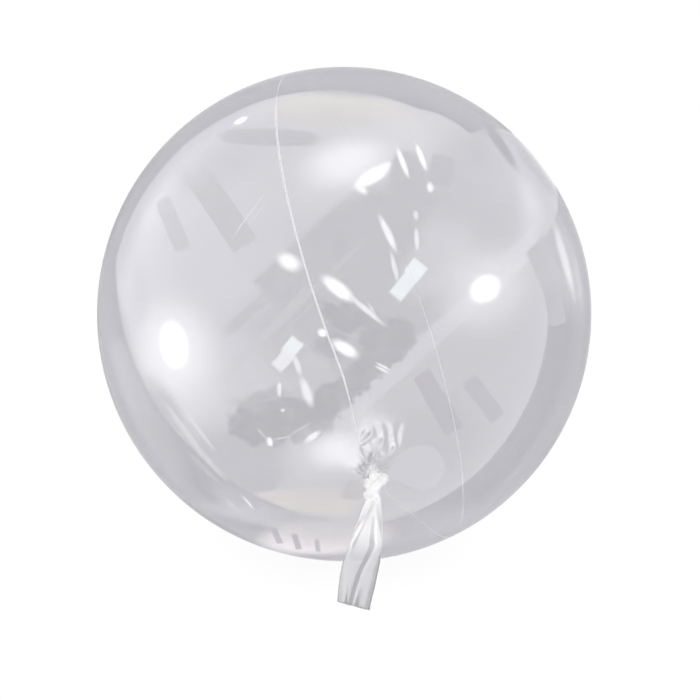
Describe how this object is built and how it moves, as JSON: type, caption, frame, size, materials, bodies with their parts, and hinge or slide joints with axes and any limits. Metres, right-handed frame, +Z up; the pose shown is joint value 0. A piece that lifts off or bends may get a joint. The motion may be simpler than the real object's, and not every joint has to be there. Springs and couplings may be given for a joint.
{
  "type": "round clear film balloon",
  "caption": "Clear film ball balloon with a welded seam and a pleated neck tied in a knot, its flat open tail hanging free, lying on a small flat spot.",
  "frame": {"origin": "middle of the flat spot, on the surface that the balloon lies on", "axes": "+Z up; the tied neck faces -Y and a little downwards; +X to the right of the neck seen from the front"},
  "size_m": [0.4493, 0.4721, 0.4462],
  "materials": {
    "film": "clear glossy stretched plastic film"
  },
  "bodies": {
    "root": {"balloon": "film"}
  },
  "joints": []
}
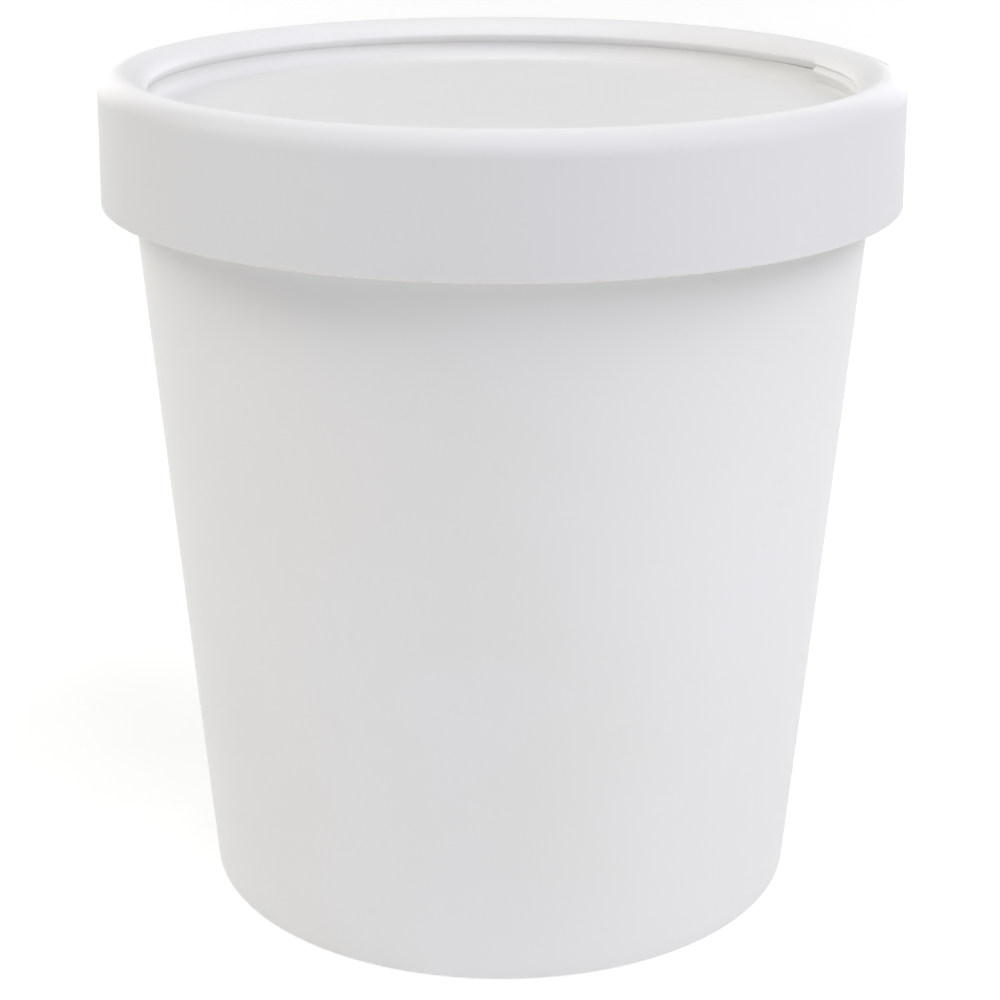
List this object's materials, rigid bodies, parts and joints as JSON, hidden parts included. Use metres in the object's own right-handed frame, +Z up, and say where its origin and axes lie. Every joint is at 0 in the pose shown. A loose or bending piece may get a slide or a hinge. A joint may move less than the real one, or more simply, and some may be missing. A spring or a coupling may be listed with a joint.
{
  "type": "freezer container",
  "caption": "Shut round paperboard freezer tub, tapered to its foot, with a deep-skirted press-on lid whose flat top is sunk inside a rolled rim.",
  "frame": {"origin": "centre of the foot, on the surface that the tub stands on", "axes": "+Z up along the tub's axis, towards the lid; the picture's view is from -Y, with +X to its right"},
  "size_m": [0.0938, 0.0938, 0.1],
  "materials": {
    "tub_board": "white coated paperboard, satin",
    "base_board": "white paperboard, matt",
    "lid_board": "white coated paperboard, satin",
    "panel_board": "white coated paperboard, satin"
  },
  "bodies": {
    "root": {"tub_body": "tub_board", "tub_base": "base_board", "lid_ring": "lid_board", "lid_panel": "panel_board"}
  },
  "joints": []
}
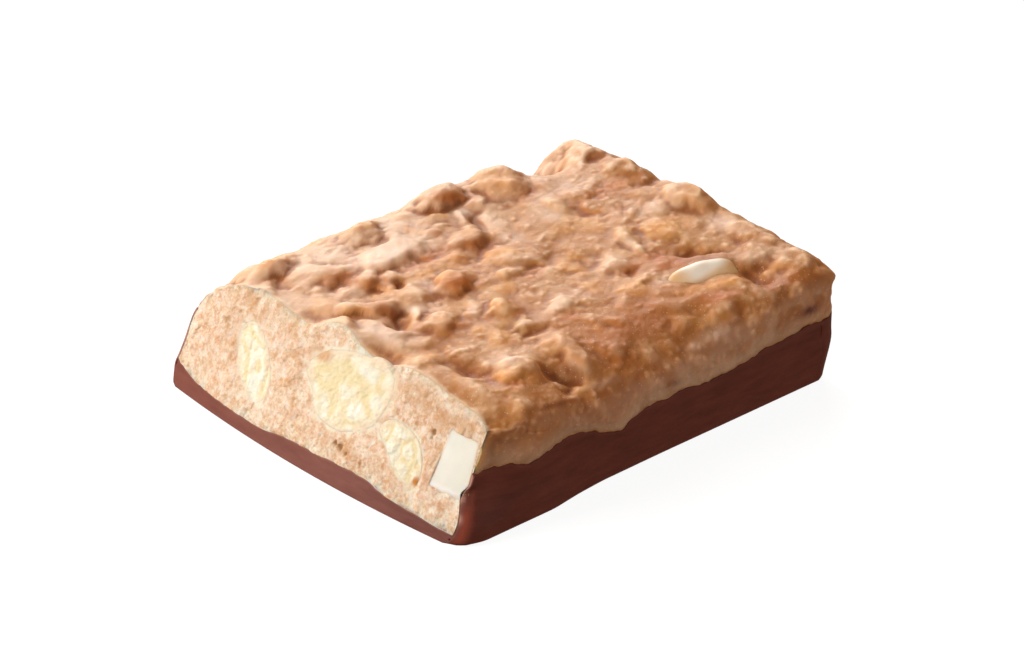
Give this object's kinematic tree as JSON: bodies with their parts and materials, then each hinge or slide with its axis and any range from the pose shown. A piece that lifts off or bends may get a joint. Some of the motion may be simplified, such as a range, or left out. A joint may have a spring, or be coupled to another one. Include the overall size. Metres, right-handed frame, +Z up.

++++++++

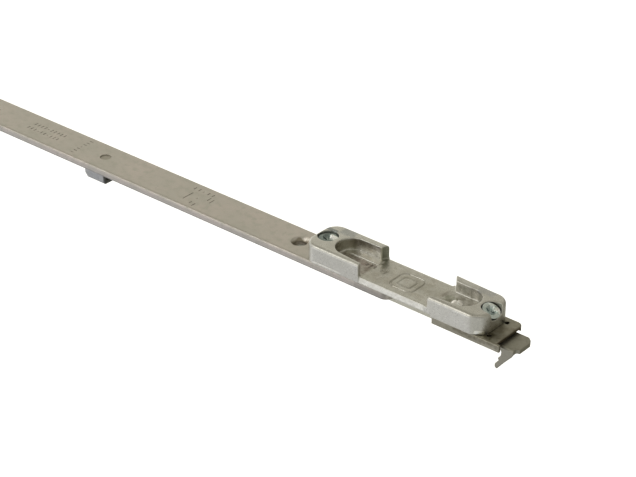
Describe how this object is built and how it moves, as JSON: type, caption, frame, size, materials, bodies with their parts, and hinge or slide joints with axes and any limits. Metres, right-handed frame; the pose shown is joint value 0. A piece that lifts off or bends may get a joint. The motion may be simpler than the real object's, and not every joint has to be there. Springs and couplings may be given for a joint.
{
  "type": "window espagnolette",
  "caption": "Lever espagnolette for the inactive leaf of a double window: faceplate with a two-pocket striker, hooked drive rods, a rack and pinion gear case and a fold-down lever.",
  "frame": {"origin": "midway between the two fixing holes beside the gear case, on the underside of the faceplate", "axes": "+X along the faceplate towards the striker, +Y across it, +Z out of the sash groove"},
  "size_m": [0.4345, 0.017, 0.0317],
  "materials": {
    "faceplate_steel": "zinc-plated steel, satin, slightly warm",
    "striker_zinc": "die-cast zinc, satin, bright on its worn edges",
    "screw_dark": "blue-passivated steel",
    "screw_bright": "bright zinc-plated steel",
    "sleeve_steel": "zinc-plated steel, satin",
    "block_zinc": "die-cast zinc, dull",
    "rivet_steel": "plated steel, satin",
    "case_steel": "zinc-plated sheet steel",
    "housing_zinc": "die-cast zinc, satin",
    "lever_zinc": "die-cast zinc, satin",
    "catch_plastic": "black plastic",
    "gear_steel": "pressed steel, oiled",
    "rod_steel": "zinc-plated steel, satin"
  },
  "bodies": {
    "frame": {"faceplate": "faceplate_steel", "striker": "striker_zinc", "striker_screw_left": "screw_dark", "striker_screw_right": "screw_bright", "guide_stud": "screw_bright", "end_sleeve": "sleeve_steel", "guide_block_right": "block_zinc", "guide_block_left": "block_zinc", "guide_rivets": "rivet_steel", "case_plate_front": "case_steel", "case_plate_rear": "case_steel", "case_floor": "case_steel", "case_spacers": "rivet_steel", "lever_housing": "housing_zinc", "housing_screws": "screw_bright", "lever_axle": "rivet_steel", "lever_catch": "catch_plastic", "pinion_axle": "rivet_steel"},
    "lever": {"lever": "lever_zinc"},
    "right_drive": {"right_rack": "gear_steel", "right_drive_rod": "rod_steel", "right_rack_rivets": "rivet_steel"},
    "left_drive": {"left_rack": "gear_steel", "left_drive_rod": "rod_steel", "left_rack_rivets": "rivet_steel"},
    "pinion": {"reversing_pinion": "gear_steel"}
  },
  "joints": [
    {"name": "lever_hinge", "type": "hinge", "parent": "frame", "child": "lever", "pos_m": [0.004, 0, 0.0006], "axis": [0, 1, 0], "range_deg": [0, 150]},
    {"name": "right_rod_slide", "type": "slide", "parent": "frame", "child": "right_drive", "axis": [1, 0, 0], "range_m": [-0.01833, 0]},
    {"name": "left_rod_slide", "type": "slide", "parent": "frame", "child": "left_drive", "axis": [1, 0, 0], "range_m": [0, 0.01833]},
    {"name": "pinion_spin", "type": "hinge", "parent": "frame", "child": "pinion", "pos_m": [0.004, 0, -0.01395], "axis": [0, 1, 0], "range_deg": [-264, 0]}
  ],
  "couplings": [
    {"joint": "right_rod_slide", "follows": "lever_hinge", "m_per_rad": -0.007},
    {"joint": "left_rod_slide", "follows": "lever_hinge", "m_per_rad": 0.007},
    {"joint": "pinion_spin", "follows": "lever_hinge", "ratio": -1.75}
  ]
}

++++++++

**Challenge:** Repeat exactly, and only, the lines from the one containing "List this object's" through the one containing "Give this object's", both included.

**Worked answer:**
List this object's materials, rigid bodies, parts and joints as JSON, hidden parts included. Use metres in the object's own right-handed frame, +Z up, and say where its origin and axes lie. Every joint is at 0 in the pose shown. A loose or bending piece may get a slide or a hinge. A joint may move less than the real one, or more simply, and some may be missing. A spring or a coupling may be listed with a joint.
{
  "type": "freezer container",
  "caption": "Shut round paperboard freezer tub, tapered to its foot, with a deep-skirted press-on lid whose flat top is sunk inside a rolled rim.",
  "frame": {"origin": "centre of the foot, on the surface that the tub stands on", "axes": "+Z up along the tub's axis, towards the lid; the picture's view is from -Y, with +X to its right"},
  "size_m": [0.0938, 0.0938, 0.1],
  "materials": {
    "tub_board": "white coated paperboard, satin",
    "base_board": "white paperboard, matt",
    "lid_board": "white coated paperboard, satin",
    "panel_board": "white coated paperboard, satin"
  },
  "bodies": {
    "root": {"tub_body": "tub_board", "tub_base": "base_board", "lid_ring": "lid_board", "lid_panel": "panel_board"}
  },
  "joints": []
}
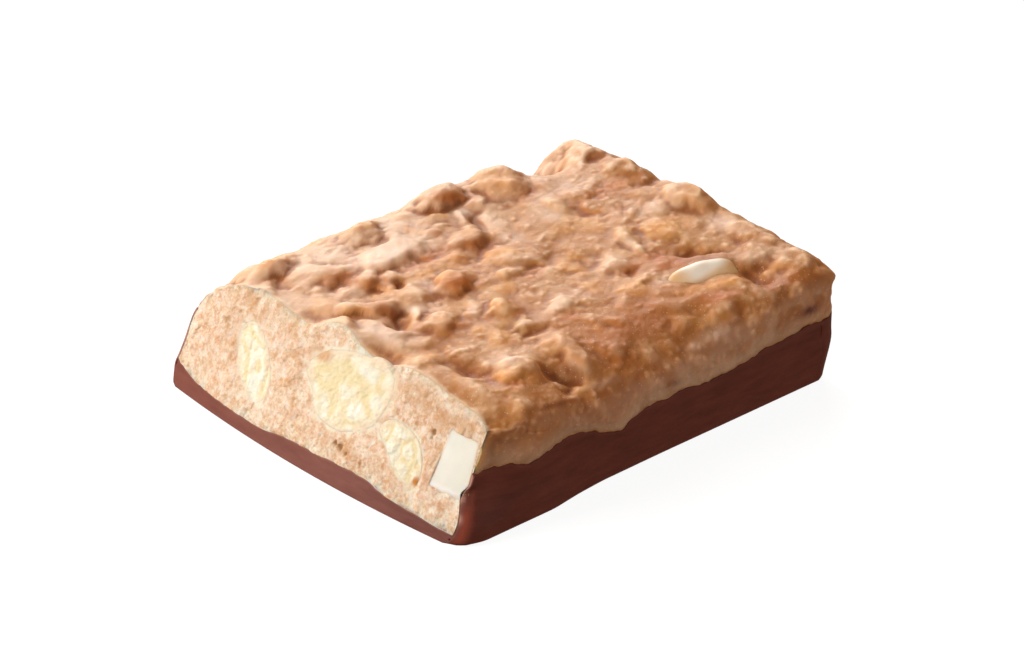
Give this object's kinematic tree as JSON: bodies with their parts and materials, then each hinge or slide with its axis and any range from the pose shown. A piece that lifts off or bends may get a joint. Some of the motion may be simplified, such as a range, or left out. A joint may have a spring, or be coupled to another one. Include the overall size. Metres, right-handed frame, +Z up.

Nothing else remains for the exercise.